La seconde question, qui rencontre beaucoup plus d’échos en France, concerne la reproduction des mécanismes de domination. Fidèle à « l’exception » française et au modèle d’intégration universaliste, le féminisme français, au-delà de ses divisions internes, est toujours resté méfiant à l’égard du multiculturalisme et du communautarisme anglo-saxons. Depuis quelques années toutefois, un débat d’une autre forme a pris place sur la scène publique : on admet aujourd’hui que la reconnaissance d’une égalité formelle entre les sexes ne s’est pas accompagnée d’une égalité réelle. Les femmes accèdent au marché de l’emploi, mais il est plutôt non qualifié, précaire et à temps partiel. Elles peuvent avoir des enfants sans nécessairement être mariées et sans être reléguées au ban de la société, mais il leur faut quand même légitimer leur choix, assumer leur choix, aux yeux des autres et à leurs propres yeux. Elles sont de plus en plus nombreuses à divorcer, mais au risque de diminuer considérablement leur niveau de vie et avec un espoir de se remarier beaucoup plus limité que pour leur ex-époux. Elles ont le droit de vote, mais elles restent minoritaires dans les instances de représentation.
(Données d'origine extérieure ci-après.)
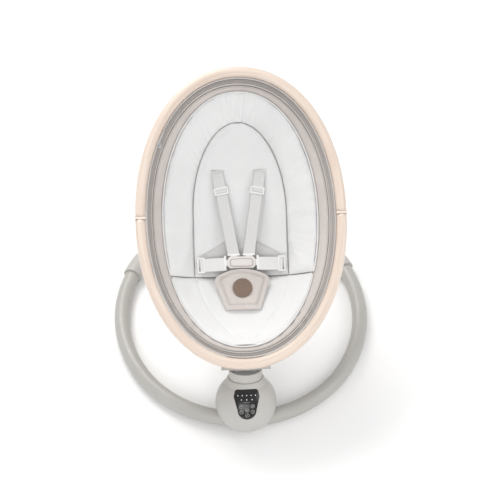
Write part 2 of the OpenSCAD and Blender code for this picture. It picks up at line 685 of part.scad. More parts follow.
// A flat strap from p to q (x and t), lifted above the cushion by lift0 and lift1 at its ends and bow between
module web(p, q, w, lift0, lift1, bow) {
  d = (q - p) / norm(q - p);
  o = [d[1], -d[0]] * w / 2;
  steps = 16;
  function mid(f) = p + (q - p) * f;
  function up(f) = pad_top(mid(f)[0], mid(f)[1]) + lift0 + (lift1 - lift0) * f + bow * sin(180 * f);
  loft([for (i = [0:steps]) let (f = i / steps, c = mid(f), z = up(f))
    [concat(c - o, z), concat(c + o, z), concat(c + o, z + web_t), concat(c - o, z + web_t)]]);
}
module shoulder_strap(s) {
  color(web_grey) at_seat() on_side(s) web(slot, strap_end, web_w, slot_lift, strap_lift, strap_bow);
}
adjuster_f = 0.24;                             // share of the way down the strap where its adjuster sits
module strap_adjusters() {
  c = slot + (strap_end - slot) * adjuster_f;
  lift = slot_lift + (strap_lift - slot_lift) * adjuster_f + strap_bow * sin(180 * adjuster_f);
  z = pad_top(c[0], c[1]) + lift;
  tip = bowl_slope(c[0], c[1]) - 6;
  color("white") at_seat() both_sides() translate([c[0], c[1], z - 1.6]) rotate([tip, 0, -9.5]) difference() {
    translate([-web_w / 2 - 3, -8, 0]) cube([web_w + 6, 16, 5]);
    translate([-web_w / 2 - 0.6, -9, 0.9]) cube([web_w + 1.2, 18, 3.4]);
    for (y = [-4.6, 1]) translate([-web_w / 2 - 0.6, y, 2]) cube([web_w + 1.2, 3.6, 5]);
  }
}
waist_out = [88, buckle_t - 4];
waist_in = [34, buckle_t - 3];
module waist_strap(s) {
  color(web_grey) at_seat() on_side(s) {
    web(waist_out, waist_in, web_w, 8, 19, 2);
    web([46, buckle_t + 18], waist_out + [-2, 2], web_w + 6, 1.8, 2.8, 0.5);
  }
}
module waist_adjusters() {
  x = waist_out[0] + 4;
  t = waist_out[1];
  z = pad_top(x, t) + 5;
  color("white") at_seat() both_sides() translate([x, t, z]) rotate([0, -bowl_tilt(x, t), 0]) difference() {
    translate([-2, -web_w / 2 - 3, 0]) cube([10, web_w + 6, 9]);
    translate([-3, -web_w / 2 - 0.8, 1]) cube([8, web_w + 1.6, 7]);
  }
}
crotch_from = buckle_t - 15;
crotch_l = 90;                                 // length of the crotch pad
crotch_th = 9;
crotch_arch = 12;                              // how far the sides of its top edge fall below the middle
// Half-width of the crotch pad at share f of its length
function crotch_hw(f) = 49 + 10.5 * sin(min(90, 450 * f)) - 27.5 * max(0, f - 0.2);
// Height of its underside
function crotch_n(x, t, f) = bowl_n(x / 3, t) + pad_gap + leg_pad + 3.5 + (pad_lift - 3) * pow(1 - f, 1.4);
// Point of its underside at share f of the length and w of the half-width
function crotch_pt(f, w) =
  let (x = crotch_hw(f) * w, t = crotch_from - crotch_l * f)
  [x, t - crotch_arch * w * w * pow(1 - f, 2), crotch_n(x, t, f)];
module crotch_pad() {
  steps = 14;
  k = 8;
  color(fabric_grey) at_seat() loft([for (i = [0:steps]) let (f = i / steps)
    concat([for (j = [k:-1:0]) crotch_pt(f, 2 * j / k - 1)],
      [for (j = [0:k]) let (w = 2 * j / k - 1)
        crotch_pt(f, w) + [0, 0, crotch_th * pow(cos(84 * w), 0.35)]])]);
}
badge_f = 0.47;                                // where the badge sits along the crotch pad
module crotch_badge() {
  t = crotch_from - crotch_l * badge_f;
  z = crotch_n(0, t, badge_f) + crotch_th + 1.4;
  color([0.62, 0.50, 0.44]) at_seat() translate([0, t, z]) rotate([bowl_slope(0, t) + 10, 0, 0])
    cylinder(r = 21.5, h = 1.2);
}
module at_buckle() {
  at_seat() translate([0, buckle_t, pad_top(0, buckle_t) + pad_lift]) children();
}
module buckle_body() {
  color([0.86, 0.84, 0.82]) at_buckle() difference() {
    translate([-30, -13, -5]) cube([60, 26, 12]);
    translate([-16, -9, 3]) cube([32, 16, 8]);
    for (s = SIDES) translate([s * 27 - 6, -7, -1]) cube([12, 14, 4]);
    for (s = SIDES) translate([s * 16.5 - 8, 6, -1]) cube([16, 12, 4]);
  }
}
module buckle_tongues() {
  color("white") at_buckle() both_sides() {
    translate([21.4, -6.8, -0.8]) cube([12, 13.6, 3.6]);
    translate([8.7, 6.2, -0.8]) cube([15.6, 9.5, 3.6]);
  }
}
module buckle_button() {
  color([0.80, 0.78, 0.76]) at_buckle() translate([-15.7, -8.7, 4.6]) cube([31.4, 15.4, 3.6]);
}

base_tube(-1);  // base_tube_left
base_tube(1);  // base_tube_right
rear_tube();
corner(-1);  // corner_left
corner(1);  // corner_right
sleeve(-1);  // sleeve_left
sleeve(1);  // sleeve_right
rear_pads();
front_pad();
pod_lower_shell();
pod_upper_shell();
pod_screws();
panel_fascia();
indicator_lights();
control_board();
speaker();
bearing_carrier();
swing_bearings();
drive_coil();
power_jack();
push_button(0);  // button_power
push_button(1);  // button_sway
push_button(2);  // button_timer
push_button(3);  // button_music
push_button(4);  // button_volume
push_button(5);  // button_sound
swing_shaft();
shaft_nut();
magnet_lever();
drive_magnet();
arm_core();
arm_shell(-1);  // arm_front_shell
arm_shell(1);  // arm_back_shell
hinge_pin();
release_button(-1);  // release_button_left
release_button(1);  // release_button_right
seat_bracket();
bracket_screws();
rim_lower();
rim_upper();
rim_joint_bands();
rim_joint_pins();
seat_shell();
zip_tape();
zip_slider();
inlay_rim_cushion();
inlay_panel();
leg_panel();
shoulder_strap(-1);  // shoulder_strap_left
shoulder_strap(1);  // shoulder_strap_right
strap_adjusters();
waist_strap(-1);  // waist_strap_left
waist_strap(1);  // waist_strap_right
waist_adjusters();
crotch_pad();
crotch_badge();
buckle_body();
buckle_tongues();
buckle_button();
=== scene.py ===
"""The looks of the baby swing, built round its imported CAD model.

Row frame, in metres: +X across, +Y to the head end, +Z up. Seat pieces are laid out in the seat's own
frame, in millimetres: x across, t along the rim's plane towards the head, n square to that plane, upwards.
"""
import json
import math

import bmesh
import bpy
from mathutils import Matrix, Vector, noise


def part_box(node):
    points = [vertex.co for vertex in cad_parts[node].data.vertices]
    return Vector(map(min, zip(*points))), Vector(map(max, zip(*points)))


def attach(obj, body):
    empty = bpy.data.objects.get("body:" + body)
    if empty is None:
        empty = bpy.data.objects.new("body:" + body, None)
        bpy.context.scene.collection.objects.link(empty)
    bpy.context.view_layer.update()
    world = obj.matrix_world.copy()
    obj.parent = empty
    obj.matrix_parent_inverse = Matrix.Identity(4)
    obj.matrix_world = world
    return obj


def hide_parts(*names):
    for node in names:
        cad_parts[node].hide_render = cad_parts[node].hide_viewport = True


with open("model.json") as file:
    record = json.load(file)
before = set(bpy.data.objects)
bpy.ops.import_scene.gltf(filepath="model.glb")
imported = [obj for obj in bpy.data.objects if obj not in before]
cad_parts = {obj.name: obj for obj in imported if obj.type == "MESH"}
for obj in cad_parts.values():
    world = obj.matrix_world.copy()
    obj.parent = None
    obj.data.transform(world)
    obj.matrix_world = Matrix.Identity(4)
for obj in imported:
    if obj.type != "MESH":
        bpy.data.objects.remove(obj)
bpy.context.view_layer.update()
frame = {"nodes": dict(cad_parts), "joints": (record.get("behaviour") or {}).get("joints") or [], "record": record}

# ---- sizes ----
MM = 0.001
RECLINE = math.radians(33)
COS_R, SIN_R = math.cos(RECLINE), math.sin(RECLINE)
SEAT_UP = Vector((0, -SIN_R, COS_R))

RAIL_W, RAIL_H, RAIL_ROUND = 23, 34, 2.6
SEAT_W, SEAT_L = 450, 650
RIM_HW, RIM_HL = (SEAT_W - RAIL_W) / 2, (SEAT_L - RAIL_W) / 2
OVAL_M = 2.1
BOWL_HW, BOWL_HL = SEAT_W / 2 - RAIL_W - 0.5, SEAT_L / 2 - RAIL_W - 0.5
BOWL_TOP, BACK_DEPTH, SEAT_DIP = 8, 95, 25
INLAY_HW, INLAY_HL, INLAY_END = 167, 275, -117
PANEL_HW, PANEL_TOP, ARCH_MID = 103, 218, 20
PAD_GAP, RIM_PAD, MID_PAD, LEG_PAD = 2, 15, 7, 8
BUCKLE_T = -88
BUCKLE_LIFT = 19
WEB_W, WEB_T = 25, 1.8
SLOT = (47, 113)


def rim_centre():
    """The middle of the seat rim, in the row frame."""
    boxes = [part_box(n) for n in ("rim_lower", "rim_upper")]
    low = [min(b[0][k] for b in boxes) for k in range(3)]
    high = [max(b[1][k] for b in boxes) for k in range(3)]
    return Vector([(low[k] + high[k]) / 2 for k in range(3)])


SEAT_C = rim_centre()


def to_row(x, t, n):
    """A place in the seat's frame, in mm, as a place in the row frame, in metres."""
    return Vector((x * MM, SEAT_C.y + (t * COS_R - n * SIN_R) * MM, SEAT_C.z + (t * SIN_R + n * COS_R) * MM))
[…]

Compte tenu de l’histoire de l’oppression féminine, l’universalité des droits ne risque-t-elle pas de reproduire les mécanismes de domination ? Pour reprendre la terminologie de Sen, ne faut-il pas compenser le déficit de conversion de droits formels en droits réels ? Indépendamment des questions d’identité, un universalisme affirmé des droits des femmes et des droits des hommes ne peut s’accommoder d’un droit neutre et asexué. Il ne peut qu’encourager les processus de différenciation inégalitaire là où comportements et stéréotypes maintiennent des logiques de domination. Bien au-delà de l’appartenance de sexe, on note aujourd’hui un certain consensus au sujet de la multiplicité des conceptions de l’égalité : « l’enjeu est donc de penser l’égalité comme identité sur fond de différence » [Monnier, 1999, p. 12].

Notes
29.

E. Archambault évoque à cet égard le « combat millénaire » de l’État français contre toutes les formes d’organisations, combat qui s’est traduit par des « entraves systématiques » à leur développement, depuis la loi Le Chapelier en 1791 jusqu’à la fin de la troisième république, lorsque la liberté d’association commence progressivement à être reconnue [Archambault, 1996, pp. 16 sq.]